There are four elements to a SWOT analysis. SWOT stands for “Strengths”, “Weaknesses”, “Opportunities” and “Threats”. Strengths and weaknesses are more internal factors v/s Opportunities and threats are external ones.
One of the criticisms of this model is that the exercise effectively creates a long list. However, that is the same criticism of the balanced scorecard. Yet, both are still used wildly in successful businesses to varying extents. Again, if you don’t have any framework at all, please use it. It does not matter how big or small your business is – like all my other advice.
In this case, strengths mean what unique attributes that your business possesses that give you a competitive edge. For example, you could look at the people you have if they possess unique, highly desirable abilities that your competitors do not possess. Do you have any particular rare equipment to produce what is in demand in your market? Do you have market presence i.e. a strong brand? Can you adapt quicker to a different market through staff that also has experience in another sector? Please make a list of these under the heading “strengths”. Usually, people create a table with 4 squares in them: one for “Strengths”, another for “weaknesses”, etc. Others create lists with 4 headings.
Weaknesses are exactly the opposite. The same characteristics I mention above could be your weakest points, where your competitors are just making a killing at your expense. You could have crap and undependable staff. Maybe you sold a few duds before and your brand is now synonymous with failure! Do you have costly equipment where you are struggling with interest expenses or maintenance? Maybe you want to diversify and no one on your staff have experience other than the current industry or market?

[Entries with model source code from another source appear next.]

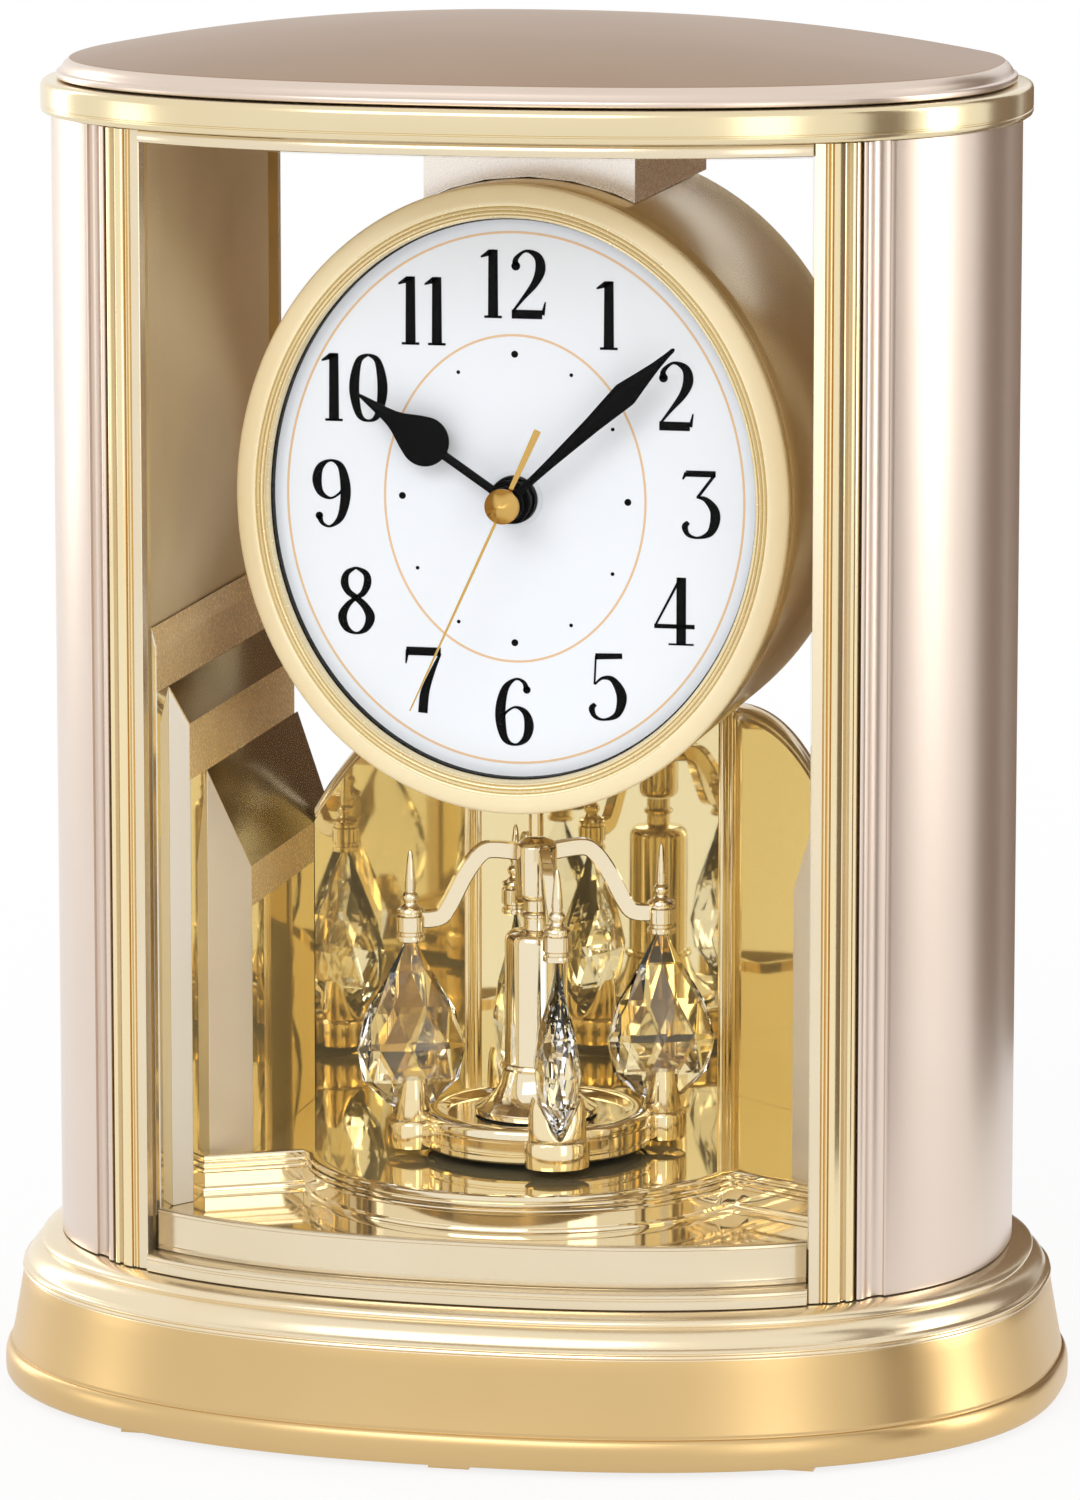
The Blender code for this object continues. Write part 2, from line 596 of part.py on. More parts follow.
def build_inner_case(gold, champagne):
    """Rail behind the front pane, side walls, and the plinth that carries the niche."""
    rail_outer = FRAME_INNER - GAP
    rail_inner = rail_outer - INNER_RAIL_THICKNESS
    bm = bmesh.new()
    add_prism(bm, bow_outline(WING_LIP - GAP, rail_outer, rail_inner, -1), CASE_BOTTOM, CASE_BOTTOM + INNER_RAIL_HEIGHT)
    make_object("inner_rail", bm, gold)
    for name, side in (("inner_wall_left", -1), ("inner_wall_right", 1)):
        faces = sorted((side * WALL_FACE, side * (WALL_FACE + WALL_THICKNESS)))
        bm = bmesh.new()
        add_box(bm, (faces[0], -WALL_END, CASE_BOTTOM), (faces[1], WALL_END, CASE_TOP))
        make_object(name, bm, champagne)
    half = WALL_FACE - GAP
    outer = rail_inner - GAP
    bm = bmesh.new()
    add_prism(bm, bow_points(half, outer, -1) + bow_points(half, outer, 1)[::-1], CASE_BOTTOM, PLINTH_TOP)
    plinth = make_object("niche_plinth", bm, gold)
    bm = bmesh.new()
    half -= PLINTH_WALL
    outer -= PLINTH_WALL
    hollow = bow_points(half, outer, -1) + bow_points(half, outer, 1)[::-1]
    add_prism(bm, hollow, CASE_BOTTOM - CUT, PLINTH_TOP - PLINTH_WALL)
    combine(plinth, make_object("plinth_hollow_helper", bm, gold), "DIFFERENCE")


def balcony_line(inset, end_x):
    """Return the balcony's front line, moved in by inset, from -end_x to +end_x."""
    radius = BALCONY_RADIUS - inset
    reach = math.asin(BALCONY_CORNER / BALCONY_RADIUS)
    arc = []
    for step in range(BALCONY_STEPS + 1):
        angle = reach * (2 * step / BALCONY_STEPS - 1)
        arc.append((radius * math.sin(angle), -BALCONY_CENTRE - radius * math.cos(angle)))
    corner_y = -BALCONY_CENTRE - BALCONY_RADIUS * math.cos(reach)
    run = math.hypot(1, BALCONY_SLOPE)
    line_x = BALCONY_CORNER + inset * BALCONY_SLOPE / run
    line_y = corner_y + inset / run
    end_y = line_y - (end_x - line_x) * BALCONY_SLOPE
    right = [(line_x, line_y), (end_x, end_y)]
    left = [(-end_x, end_y), (-line_x, line_y)]
    if inset == 0:
        return left[:1] + arc + right[1:]
    return left + arc + right


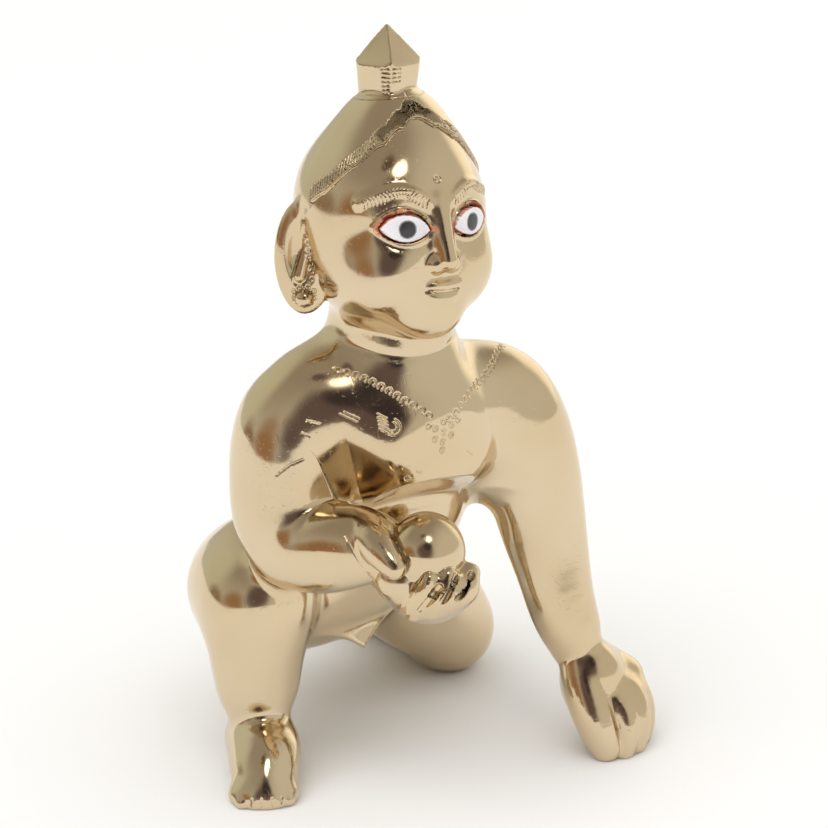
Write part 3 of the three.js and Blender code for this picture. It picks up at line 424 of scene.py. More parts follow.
def torso():
    chest = placed(egg((0, 0, 0), (13.2, 11.0, 11.0)), (-1.3, 0.8, 46.8), turned("Y", 6))
    shoulders = placed(egg((0, 0, 0), (12.6, 7.2, 5.6)), (-2.2, 3.0, 51.6), turned("Y", 6))
    under_arm = bar((9.0, 0.5, 43.0), (11.2, -0.6, 37.6), 5.0, 3.6)
    neck = bar((-2.3, 2.2, 66), (-2.2, 1.8, 56), 7.2, 8.4)
    belly = egg((-0.8, 7.8, 35), (11.6, 12.0, 10.5))
    hips = egg((-0.6, 19.5, 22), (13.0, 11.0, 11.0))
    buttock = ball((6.3, 25, 19.6), 8.6)
    fold = loincloth()
    edge_height = 42.3
    edge_slope = 0.07
    under_slope = 1.2
    under_scale = 1 / math.hypot(1, under_slope)

    def whole(p):
        x, y, z = p.T
        d = blend(chest(p), shoulders(p), 4)
        d = blend(d, under_arm(p), 2)
        front = breast_front(p)
        d = carve(d, front, 1.0)
        under = (front - (edge_height - z - x * edge_slope) * under_slope) * under_scale
        d = carve(d, under, CRISP)
        height = z - y * 0.25
        rolls = 0.3 * (bump(height, 62.2, 0.6) + bump(height, 59.6, 0.6)) * ramp(1, -3, y)
        d = blend(d, neck(p) + rolls, 3)
        d = blend(d, belly(p), 1.5 + 5 * ramp(-3, 6, y))
        d = blend(d, hips(p), 6)
        d = blend(d, buttock(np.column_stack((np.abs(x + 0.6), y, z))), 2)
        return blend(d, fold(p), 0.8)

    return near([(0, 5, 50, 18), (0, 20, 22, 20)], whole)


def loincloth():
    """Pointed end of the loincloth, a flat tongue that hangs between the thighs."""
    tip = vector(-1.6, 10.6, 12.2)
    thickness = 1.3
    spread = 1.4
    rear_lean = 0.35
    steepness = 1 / math.hypot(1, spread)

    def shape(p):
        x, y, z = (p - tip).T
        sides = (np.abs(x) - z * spread) * steepness
        slab = np.abs(y - z * rear_lean) - thickness
        return carve(np.maximum(sides, z - 5), -slab, 0.8)

    return near([(-1.6, 11, 16, 7)], shape)


# Right arm: the elbow hangs and the forearm comes forward with the hand held up
def right_upper_arm():
    return limb(
        (-12.0, 3.8, 51.2, 6.7),
        (-15.6, 4.4, 46.6, 6.6),
        (-16.9, 3.6, 39.0, 6.1),
        (-16.8, 1.8, 34.0, 5.7),
    )


def right_forearm():
    return limb((-16.8, 1.6, 33.4, 5.4), (-15.0, -4.4, 34.6, 4.7), (-11.8, -9.6, 36.2, 3.6))


NOTCH_ROUNDING = 0.7


def arm_notch():
    """Leaf-shaped notch with two flat faces, filed between the right arm and the breast."""
    foot = vector(-9.3, -2.6, 38.6)
    peak = vector(-13.3, -4.9, 49.7)
    arm_rim = vector(-16.2, -3.4, 46.6)
    breast_rim = vector(-7.9, -7.8, 43.4)
    heel = vector(-13.0, -6.0, 39.5)
    lowest = 38.3
    normals = []
    for one, other in ((peak, arm_rim), (breast_rim, peak)):
        normal = np.cross(one - foot, other - foot)
        normal *= -np.sign(normal[1]) / np.linalg.norm(normal)
        normals.append(normal)
    run = heel - arm_rim
    edge = vector(run[2], 0, -run[0]) / math.hypot(run[0], run[2])  # towards the arm

    def shape(p):
        offset = p - foot
        faces = reduce(np.maximum, [-offset @ normal for normal in normals])
        return np.maximum(np.maximum(faces, (p - arm_rim) @ edge), lowest - p[:, 2])

    return shape


def crook_of(start, end, shift):
    """Middle station of a crooked finger: half way from start to end, and out by a shift."""
    swell = 0.07
    return (vector(*start) + vector(*end)) / 2 + vector(*shift, swell)


SWEET_CENTRE = (-7.3, -13.8, 35.6)
SWEET_RADIUS = 5.0
HAND_TURN = turned("Z", -33) @ turned("X", -20)


def right_hand():
    """The hand with its ball of butter, turned half way round to the right and tipped down."""
    sweet = ball((0, 0, 0), SWEET_RADIUS)
    palm = egg((0.4, 1.6, -4.6), (5.6, 3.4, 4.4))
    heel = bar((-4.6, 4.6, -1.6), (-3.0, -0.4, -3.4), 3.4, 3.1)
    thumb = bent_bar((-7.2, -0.2, 2.4, 2.4), (-6.0, -2.9, 0.8, 2.2), (-3.8, -4.6, -1.8, 1.5))
    knuckles = ((-1.5, -7.3), (0.9, -6.9), (2.9, -6.1), (4.5, -5.1))
    tips = ((0.4, -3.2), (2.7, -2.7), (4.5, -2.2), (5.7, -2.6))
    knuckle_depth = -0.8
    fingers = []
    for (across, up), (tip_across, tip_up) in zip(knuckles, tips):
        tip_depth = -0.1 - math.sqrt(max(SWEET_RADIUS**2 - tip_across**2 - tip_up**2, 0))
        start = (across, knuckle_depth, up, 1.3)
        end = (tip_across, tip_depth, tip_up, 1.05)
        fingers.append(bent_bar(start, crook_of(start, end, (-0.1, -0.7, -0.3)), end))
    web = egg((2.2, -0.5, -4.6), (4.3, 4.0, 2.9))
    slit_radius = 0.5
    slits = [
        bar((-0.5, -3.3, -7.2), (1.7, -4.7, -4.2), slit_radius, slit_radius),
        bar((1.9, -4.3, -6.6), (3.8, -3.9, -2.8), slit_radius, slit_radius),
        bar((4.0, -4.0, -5.7), (5.8, -1.8, -2.6), slit_radius, slit_radius),
    ]

    def whole(p):
        d = blend(palm(p), heel(p), 1.5)
        d = blend(d, web(p), 1.0)
        for finger in fingers:
            d = blend(d, finger(p), 1.0)
        d = reduce(lambda hand, slit: carve(hand, slit(p), CRISP), slits, d)
        d = blend(d, thumb(p), 0.3)
        return blend(sweet(p), d, 0.2)

    return placed(near([(0, 0, -2, 12)], whole), SWEET_CENTRE, HAND_TURN)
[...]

The other two factors are external ones. Opportunities could be changes in politics. A few years back, the Australian government decided to pour money into infrastructure projects. This paid off personally, as I decided to work in civil projects. My skills were translatable. Are there skills in your business that could benefit from areas where your country’s government has decided to spend more? Is the market shifting to new technology and younger buyers, and you have younger staff eager to develop such? Are some of your competitors struggling? Anyway you get the jist of it – they have to be external. Some businesses go to a lot of expense e.g. paid market research. This is up to you and your personal circumstances. The spin-offs from analysing your external opportunities are numerous anyway, if you have the time or money to invest in this activity. It also helps with positivity in general as it shows you more options, whereas a lot of times, business owners feel cornered with limited resources at their disposal.
External “Threats” can achieve exactly the opposite. Looking at strengthening competitors can either be galvanizing or depressing. Government withdrawing funds from a previously lucrative area can be gutting too. But by identifying these threats, you can develop mitigating strategies. You can be better prepared or you can downsize your expectations to size. At least, you get to have a fighting chance to do something about it. You get to have more say in your life – instead of burying your head in the sand.
Overall, I will not give you a rigid structure here. This is to able you to have a go at creating one that works for you. Please don’t cheat and google the SWOT matrix, yet!! Try your own first, then google it and see if yours was more suited to your business. By adopting a few additional tweaks, you can then get the best of both the prescribed model and one that you developed to fit your business, if that makes any sense. Otherwise, one limitation is that you may adopt something that does not fit your business.
Another limitation of the SWOT analysis is that it can be quite subjective because it is being prepared by one person i.e. yourself. Now, you probably think highly of yourself, and so you should whether you are successful or not. This is not about your abilities but more to do with the limitation of the model and what it allows you to do. Like I have pointed before, there is research that says it is limited. One mitigating strategy is to get it reviewed by people in your business you trust. One can also google existing SWOT analysis available online to compare and contrast.
Be mindful of not drawing a firm line between external and internal factors and related ones i.e. opportunities can be within your business to streamline your processes and reduce your costs, to pass on cost reduction to your end customers. This also enables to compete more effectively. However, by categorising each element, you may miss out on these synergies. A SWOT analysis is a good start as long as you are aware that it is not the answer to all your prayers.
Actionable items will arise out of generating these lists in terms of identifying areas of development and/or converting unfavourable positions into positive ones. For instance, you can analyse your strengths and use them to capitalise on the opportunities you have uncovered in your SWOT analysis. This then assists to decide where you are going to spend your budget on say, advertising. It also gives you guidance on how much to budget on these activities.
An analysis can be completed from any point of view. You can look at the overall business or personal goals. You can also look at isolated items such as financial performance and profit. For the purpose of this exercise, please start with one that has a scope focused on your cash flow. Once you have acquired a level of comfort, you may decide to move on to develop one for your overall business. Often people ask me the question, how to budget? There are many aspects to this process. When it comes to your competitors and decision-making, you can use this model to help you decide “how to budget”. Or, you may decide to build another decision making model using one of those mentioned below.
For further reading on these strategic approaches and on how to budget, you can either drop me a line or google Porter’s 5 forces and PEST and go on from there. Most importantly, you should at least put any one of these frameworks in place if you do not have anything right now before the budget time comes.